DOMINGO, SANTIAGO APÓSTO (25 julio 2021)
Mt 20, 20-28
Evidentemente, las cosas son como son, pero también dependen mucho de cómo
se las mire. Muchos pueden considerar tremendamente aburrido el trabajo burocrático y,
por el contrario, apasionante la tarea educativa. Otros, sin embargo, dirán que un
formulario puede ser aburrido, pero se tiene el control de poder hacerlo bien y la
satisfacción que deja la tarea acabada. ¿Y la educación de una persona? Sí,
tremendamente fascinante, pero ni la controlamos ni tenemos garantizados resultados
satisfactorios. Si no, que se lo digan a cualquier padre o madre; o al mismo Jesús con los
apóstoles.
La historia de Jesús con ellos es un lección magistral de lo que es acompañar el
proceso de cada persona desde el respeto al ritmo de cada uno, desde la paciencia
tierna y entrañable hacia el objetivo de vivir la vida haciendo el bien y en beneficio de los
demás. En su itinerancia aprovechaba los momentos del camino, las paradas de
descanso o lo que iba aconteciendo para evangelizarlos, para que su sensibilidad se
transformara desde los valores del Reino. En el transcurrir del tiempo se iba percatando
cómo descubrían los secretos del Padre, cómo sus respuestas estaban llenas de
ambigüedades y cómo se resistían a lo que su naturaleza percibía como amenaza a sus
necesidades más básicas. Cuando les hablaba de las altas posibilidades de tener que
llevar la fidelidad hasta el extremo o se asustaban, o se callaban, o protestaban o se
hacían el “sueco”.
Esta última modalidad es la que presenta el evangelio de hoy. Es tal la ruptura
entre lo que les dice y lo que le piden que pudiera ser puesto como ejemplo de
mecanismo “sueco” de defensa contra aquello que nos aterra. Por mediación de la
madre, le piden tener un alto cargo en el reino de Dios, tal como ellos lo entendían. Y los
otros se sienten indignadísimos ante la amenaza que suponen estos competidores para
sus propios intereses.
Pero la reacción de Jesús llega a emocionar por su paciencia tierna: atiende con
una pregunta a la madre; la escucha con paciencia; se dirige con otra pregunta
considerada a los hijos; les explica con realismo la situación; y cuando el grupo se
tensiona por la competitividad le ofrece la alternativa evangélica. Les pone como ejemplo
a los gobernantes de su época que, desde el poder, tiranizan y explotan a sus pueblos. A
ellos les ofrece una alternativa, una inversión de los valores: les ofrece, ante el deseo del
poder, el deseo de ser servidor y esclavo. En él tienen un claro ejemplo de lo que Dios
entiende que es un ser humano pleno: el que vive la existencia sirviendo, no siendo
servido.
¿Verdad que esos apóstoles somos nosotros? La pregunta “qué deseas” es clave
en la vida. Sostenerla hará posible que vayamos tomando consciencia de esos deseos
que, en el fondo, van moviendo nuestra vida. De la misma manera que siguiendo al Jesús
que les anunciaba la entrega sin límites los apóstoles querían puestos de honor, nuestro
seguimiento puede estar condicionado por muchos deseos que no se conforman con los
valores del Reino por no evangelizados o no integrados.

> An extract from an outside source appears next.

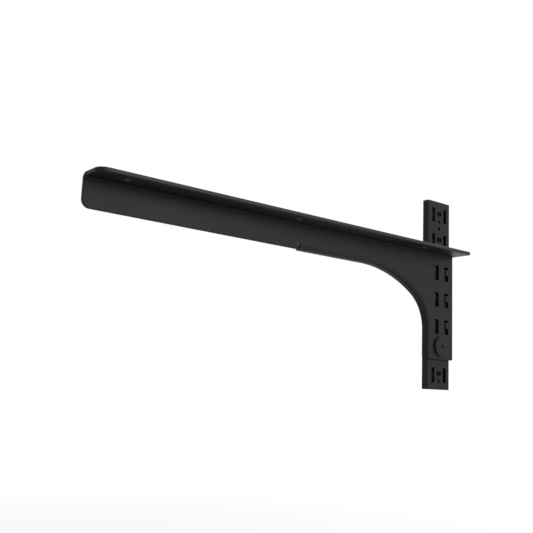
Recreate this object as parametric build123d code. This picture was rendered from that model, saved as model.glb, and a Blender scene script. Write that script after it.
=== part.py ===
from build123d import *
import math
import os

# An L-shaped shelf bracket of folded sheet, hooked on a slotted wall rail and held by a flat-headed pin.
# Y = 0 is the face of the rail, on which the leg lies, with the room towards -Y and the wall behind the rail.
# X = 0 is the middle of the rail, and Z = 0 is the middle of the wall screw hole above the arm.

# Sheets
bracket_sheet = 3.0
fold_inner_radius = 1.5
rail_sheet = 1.5

# Rail
rail_width = 32.0
rail_depth = 6.5
rail_fold_radius = 2.0
row_pitch = 25.0
row_count = 7
rail_end_margin = 13.2
slot_width = 4.0
slot_height = 13.5
slot_corner_radius = 0.2
column_spacing = 16.5

# Small openings on the centre line of the rail, measured from the middle of the slots of their row
lock_slot_rise = 1.5
lock_slot_length = 7.0
lock_slot_height = 4.2
pilot_hole_drop = 5.9
pilot_hole_diameter = 3.0
wall_screw_drop = 12.75
wall_screw_hole_diameter = 3.5

# Arm, leg and flange of the bracket
arm_length = 380.0
arm_height = 23.5
arm_corner_radius = 6.0
leg_width = 35.3
leg_height = 100.5
flange_width = 24.0
flange_tip_radius = 7.0
flange_side_radius = 2.0

# Lip along the lower outline, with a gentle and a tight arc under the gusset
lip_depth = 7.6
lip_start_from_tip = 187.0
lip_corner_radius = 3.0
relief_width = 2.0
gentle_radius = 121.8
tight_radius = 36.9
tight_angle = 57.4

# Screw holes in the flange
shelf_hole_count = 3
shelf_hole_spacing = 150.0
shelf_hole_diameter = 5.5
shelf_hole_from_tip = 25.0
shelf_hole_from_free_edge = 8.5

# Hooks and the windows they are cut from
hook_row_count = 3
rows_above_bracket = 2
first_window_drop = 20.5
window_height = 13.5
window_corner_radius = 0.8
hook_blank_length = 6.0
hook_inner_radius = 0.3
hook_relief = 2.0
hook_drop = 5.9
hook_tip_gap = 0.3
hook_wall_gap = 0.2
hook_reach = 3.3
hook_tip_slope = 0.7

# Pin
pin_row = 5
pin_head_diameter = 18.6
pin_head_height = 2.2
pin_edge_radius = 0.7
pin_shank_diameter = 2.8
pin_shank_length = 6.5
pin_clearance = 0.1
pin_recess_diameter = 3.0
pin_recess_depth = 1.4

# Planes and lines across the wall that follow from the sizes above
fold_outer_radius = fold_inner_radius + bracket_sheet
rail_face = 0.0
wall_plane = rail_face + rail_depth
leg_face = rail_face - bracket_sheet
flange_edge = rail_face - flange_width
lip_edge = leg_face + lip_depth
lip_outside = -rail_width / 2 - bracket_sheet
leg_side = lip_outside + leg_width
arm_tip = leg_side - arm_length
lip_start = arm_tip + lip_start_from_tip
column = column_spacing / 2
hook_outer_radius = hook_inner_radius + bracket_sheet
bend_line = column + bracket_sheet / 2 + hook_inner_radius
window_middle_x = bend_line - hook_blank_length / 2
pin_x = -(lock_slot_length - lock_slot_height) / 2

# Heights that follow from them
first_slot_middle = wall_screw_drop
rail_top = first_slot_middle + rail_end_margin
rail_length = (row_count - 1) * row_pitch + 2 * rail_end_margin
first_window_middle = first_slot_middle - rows_above_bracket * row_pitch - hook_drop
shelf_plane = first_window_middle + first_window_drop
flange_underside = shelf_plane - bracket_sheet
arm_bottom = shelf_plane - arm_height
leg_bottom = shelf_plane - leg_height
lock_slot_floor = first_slot_middle - pin_row * row_pitch + lock_slot_rise - lock_slot_height / 2
pin_height = lock_slot_floor + pin_clearance + pin_shank_diameter / 2

# Centres of the two arcs under the gusset
arc_step = gentle_radius - tight_radius
tight_x = lip_outside - tight_radius
gentle_x = tight_x - arc_step * math.cos(math.radians(tight_angle))
gentle_z = arm_bottom - gentle_radius
tight_z = gentle_z + arc_step * math.sin(math.radians(tight_angle))


def slab(outline, back, thickness):
    """A plate standing in the X-Z plane, from its back plane towards the room."""
    return extrude(Plane.XZ.offset(-back) * outline, thickness)


def block(x_low, x_high, y_low, y_high, z_low, z_high):
    """A box given by its two corners."""
    size = (x_high - x_low, y_high - y_low, z_high - z_low)
    middle = ((x_low + x_high) / 2, (y_low + y_high) / 2, (z_low + z_high) / 2)
    return Pos(*middle) * Box(*size)


def area(x_low, x_high, y_low, y_high):
    """A rectangle given by its two corners."""
    middle = ((x_low + x_high) / 2, (y_low + y_high) / 2)
    return Pos(*middle) * Rectangle(x_high - x_low, y_high - y_low)


def drill(x, y, z, diameter, sheet):
    """A round cutter across the wall, through a sheet at the given place."""
    return Pos(x, y, z) * Rot(90, 0, 0) * Cylinder(diameter / 2, 3 * sheet)


def inside_outline(low):
    """The region above and behind the lower outline of the arm, the gusset and the leg."""
    left = gentle_x - arm_length
    right = leg_side + arm_length
    high = shelf_plane + arm_height
    straight = Line((left, arm_bottom), (gentle_x, arm_bottom))
    gentle = CenterArc((gentle_x, gentle_z), gentle_radius, tight_angle, 90 - tight_angle)
    tight = CenterArc((tight_x, tight_z), tight_radius, 0, tight_angle)
    front = Line((lip_outside, tight_z), (lip_outside, low))
    bottom = Line((lip_outside, low), (right, low))
    side = Line((right, low), (right, high))
    top = Line((right, high), (left, high))
    end = Line((left, high), (left, arm_bottom))
    return make_face([straight, gentle, tight, front, bottom, side, top, end])


def outline_edges(part, plane_y, inset):
    """Edges in a plane of constant Y that follow the lower outline of the sheet, moved in by the inset."""
    level = arm_bottom + inset
    front = lip_outside + inset
    near = 0.01
    found = []
    for edge in part.edges():
        box = edge.bounding_box()
        flat = abs(box.min.Y - plane_y) < near and abs(box.max.Y - plane_y) < near
        on_arm = abs(box.min.Z - level) < near and abs(box.max.Z - level) < near
        on_leg = abs(box.min.X - front) < near and abs(box.max.X - front) < near
        curved = edge.geom_type == GeomType.CIRCLE and edge.radius > fold_outer_radius
        on_lip = box.min.X > lip_start - near
        if flat and on_lip and (on_arm or on_leg or curved):
            found.append(edge)
    return found


def lengthwise_edges(part, y, z):
    """Edges along the arm at the given place across it."""
    near = 0.01
    along = part.edges().filter_by(Axis.X)
    return [e for e in along if abs(e.center().Y - y) < near and abs(e.center().Z - z) < near]


def relief_notch():
    """The cut that frees the end of the lip from the plain edge of the arm."""
    top = arm_bottom + fold_outer_radius
    return block(lip_start - relief_width, lip_start, leg_face, rail_face, arm_bottom, top)


def folded_sheet():
    """Web, leg, top flange and lower lip with their folds."""
    web = inside_outline(leg_bottom) & area(arm_tip, leg_side, leg_bottom, shelf_plane)
    body = slab(web, rail_face, bracket_sheet)
    body += block(arm_tip, leg_side, flange_edge, rail_face, flange_underside, shelf_plane)

    region = inside_outline(leg_bottom - arm_height)
    band = region - offset(region, -bracket_sheet, kind=Kind.INTERSECTION)
    reach = area(lip_start, lip_outside + bracket_sheet, leg_bottom, arm_bottom + bracket_sheet)
    body += slab(band & reach, lip_edge, lip_depth)
    body -= relief_notch()

    body = fillet(outline_edges(body, leg_face, 0), fold_outer_radius)
    body = fillet(outline_edges(body, rail_face, bracket_sheet), fold_inner_radius)
    body = fillet(lengthwise_edges(body, rail_face, shelf_plane), fold_outer_radius)
    return fillet(lengthwise_edges(body, leg_face, flange_underside), fold_inner_radius)


def corner_cutter(x, y, radius, x_side, y_side):
    """The waste outside a quarter round, as a face with its sharp corner at the given point."""
    square = Pos(x - x_side * radius / 2, y - y_side * radius / 2) * Rectangle(radius, radius)
    disc = Pos(x - x_side * radius, y - y_side * radius) * Circle(radius)
    return square - disc


def corner_waste():
    """What the blank loses at the free corners of the web, the flange and the two ends of the lip."""
    web = corner_cutter(arm_tip, arm_bottom, arm_corner_radius, -1, -1)
    tip = corner_cutter(arm_tip, flange_edge, flange_tip_radius, -1, -1)
    side = corner_cutter(leg_side, flange_edge, flange_side_radius, 1, -1)
    start = corner_cutter(lip_start, lip_edge, lip_corner_radius, -1, 1)
    low = corner_cutter(lip_edge, leg_bottom, lip_corner_radius, 1, -1)
    return [
        slab(web, rail_face, bracket_sheet),
        extrude(Plane.XY.offset(flange_underside) * tip, bracket_sheet),
        extrude(Plane.XY.offset(flange_underside) * side, bracket_sheet),
        extrude(Plane.XY.offset(arm_bottom) * start, bracket_sheet),
        extrude(Plane.YZ.offset(lip_outside) * low, bracket_sheet),
    ]


def shelf_holes():
    """Cutters for the screw holes along the flange."""
    y = flange_edge + shelf_hole_from_free_edge
    z = (flange_underside + shelf_plane) / 2
    first = arm_tip + shelf_hole_from_tip
    cutter = Cylinder(shelf_hole_diameter / 2, 3 * bracket_sheet)
    return [Pos(first + index * shelf_hole_spacing, y, z) * cutter for index in range(shelf_hole_count)]


def hook(side, middle):
    """One hook bent out of its window towards the rail, with its bend line on the outer side of the window."""
    neck_top = middle + window_height / 2 - hook_relief
    neck_bottom = middle - window_height / 2 + hook_drop
    tip = middle - window_height / 2 + hook_tip_gap
    bend_y = rail_face + hook_inner_radius
    end_y = bend_y + hook_reach
    nose_y = rail_face + rail_sheet + hook_wall_gap

    ring = Circle(hook_outer_radius) - Circle(hook_inner_radius)
    quarter = ring & area(-hook_outer_radius, 0, -hook_outer_radius, 0)
    bend = extrude(Pos(bend_line, bend_y, neck_bottom) * quarter, neck_top - neck_bottom)

    profile = Polyline(
        (bend_y, neck_top),
        (end_y - hook_tip_slope, neck_top),
        (end_y, neck_top - hook_tip_slope),
        (end_y, tip + hook_tip_slope),
        (end_y - hook_tip_slope, tip),
        (nose_y + hook_tip_slope, tip),
        (nose_y, tip + 2 * hook_tip_slope),
        (nose_y, neck_bottom),
        (bend_y, neck_bottom),
        close=True,
    )
    plate = extrude(Plane.YZ.offset(bend_line - hook_outer_radius) * make_face(profile), bracket_sheet)
    shape = bend + plate
    return shape if side > 0 else mirror(shape, Plane.YZ)


def make_bracket():
    """The folded bracket with its holes, windows and hooks."""
    body = folded_sheet()
    for waste in corner_waste() + shelf_holes():
        body -= waste
    body -= drill(pin_x, (leg_face + rail_face) / 2, pin_height, pin_shank_diameter, bracket_sheet / 2)
    for row in range(hook_row_count):
        middle = first_window_middle - row * row_pitch
        window = RectangleRounded(hook_blank_length, window_height, window_corner_radius)
        for side in (-1, 1):
            body -= slab(Pos(side * window_middle_x, middle) * window, rail_face, bracket_sheet)
            body += hook(side, middle)
    return body


def rail_section():
    """The flat closed section, with rounded folds on the room side and its back flat on the wall."""
    half = rail_width / 2
    outer = area(-half, half, rail_face, wall_plane)
    outer = fillet(outer.vertices().group_by(Axis.Y)[0], rail_fold_radius)
    inner = area(rail_sheet - half, half - rail_sheet, rail_face + rail_sheet, wall_plane - rail_sheet)
    inner = fillet(inner.vertices().group_by(Axis.Y)[0], rail_fold_radius - rail_sheet)
    return outer - inner


def make_rail():
    """The wall rail, with slots and small openings in its face and one screw hole through both walls."""
    rail = extrude(Plane.XY.offset(rail_top - rail_length) * rail_section(), rail_length)
    back = rail_face + rail_sheet
    for row in range(row_count):
        middle = first_slot_middle - row * row_pitch
        slot = RectangleRounded(slot_width, slot_height, slot_corner_radius)
        for side in (-1, 1):
            rail -= slab(Pos(side * column, middle) * slot, back, rail_sheet)
        lock = Pos(0, middle + lock_slot_rise) * SlotOverall(lock_slot_length, lock_slot_height)
        rail -= slab(lock, back, rail_sheet)
        rail -= drill(0, back, middle - pilot_hole_drop, pilot_hole_diameter, rail_sheet)
    screw_height = first_slot_middle - wall_screw_drop
    return rail - drill(0, wall_plane / 2, screw_height, wall_screw_hole_diameter, rail_depth)


def make_pin():
    """The flat-headed pin that passes through the leg into the rail and stops the hooks lifting."""
    low = (Align.CENTER, Align.CENTER, Align.MIN)
    high = (Align.CENTER, Align.CENTER, Align.MAX)
    head = Cylinder(pin_head_diameter / 2, pin_head_height, align=low)
    head = fillet(head.edges().group_by(Axis.Z)[-1], pin_edge_radius)
    head -= Pos(0, 0, pin_head_height) * Cylinder(pin_recess_diameter / 2, pin_recess_depth, align=high)
    shank = Cylinder(pin_shank_diameter / 2, pin_shank_length, align=high)
    shank = chamfer(shank.edges().group_by(Axis.Z)[0], pin_edge_radius)
    return Pos(pin_x, leg_face, pin_height) * Rot(90, 0, 0) * (head + shank)


os.makedirs("parts", exist_ok=True)
export_step(make_bracket(), "parts/bracket.step")
export_step(make_rail(), "parts/wall_rail.step")
export_step(make_pin(), "parts/lock_pin.step")
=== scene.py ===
"""Dresses the shelf bracket, its slotted wall rail and its locking pin, and lights them as photographed."""

import logging
import math
from dataclasses import dataclass
from enum import Enum

import bmesh
import bpy
from mathutils import Matrix, Vector


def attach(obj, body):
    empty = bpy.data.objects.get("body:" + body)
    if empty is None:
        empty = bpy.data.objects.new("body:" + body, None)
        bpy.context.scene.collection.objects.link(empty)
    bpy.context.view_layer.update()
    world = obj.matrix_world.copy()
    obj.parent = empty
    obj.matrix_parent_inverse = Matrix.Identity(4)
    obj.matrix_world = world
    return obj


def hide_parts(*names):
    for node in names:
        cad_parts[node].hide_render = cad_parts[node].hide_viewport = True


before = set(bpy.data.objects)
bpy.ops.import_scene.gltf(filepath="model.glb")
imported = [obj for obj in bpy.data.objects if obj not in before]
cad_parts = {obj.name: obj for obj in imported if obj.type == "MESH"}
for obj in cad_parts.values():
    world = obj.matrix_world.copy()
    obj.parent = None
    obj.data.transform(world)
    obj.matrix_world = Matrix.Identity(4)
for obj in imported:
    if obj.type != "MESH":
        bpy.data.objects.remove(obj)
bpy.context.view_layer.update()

MM = 0.001
FLAT_ANGLE = math.radians(0.5)
log = logging.getLogger("shelf_bracket")


class Body(Enum):
    """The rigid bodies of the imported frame."""

    ROOT = "root"


class Solver(Enum):
    """How the mesh cuts are worked out."""

    EXACT = "EXACT"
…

Y lo importante es caminar con Jesús y presentarle, como la madre de los
Zebedeos, de forma sencilla y descarada lo que deseamos. Quizás le tengamos que
decir que en esta vida aún estamos con bastantes ganas de ser servidos; que vivimos
con ansias de poder doméstico, de ese que no considera la opinión de los otros, que no
comparte el liderazgo, que hace acepción de personas o que emplea una violencia fina y
larvada. Quizás le tengamos que decir que aún vivimos esperando encorvadamente a
que se satisfagan nuestras necesidades de afecto, en espera de empezar a vivir cuando
estemos del todo satisfechos.
Pero Jesús está ahí, con nosotros, paciente y actuante, acompasando su caminar
a nuestro ritmo pero enseñándonos a poner la mirada hacia adelante; sin escandalizarse
por nuestros errores pero sin compadecernos de forma infantil; regalándonos la suavidad
de su ternura y ofreciéndonos el yugo de su proyecto; invitándonos a creer que entre
nosotros puede ser diferente y a abandonarnos confiadamente a su misericordia cuando
experimentamos en nosotros las fragilidades de los demás.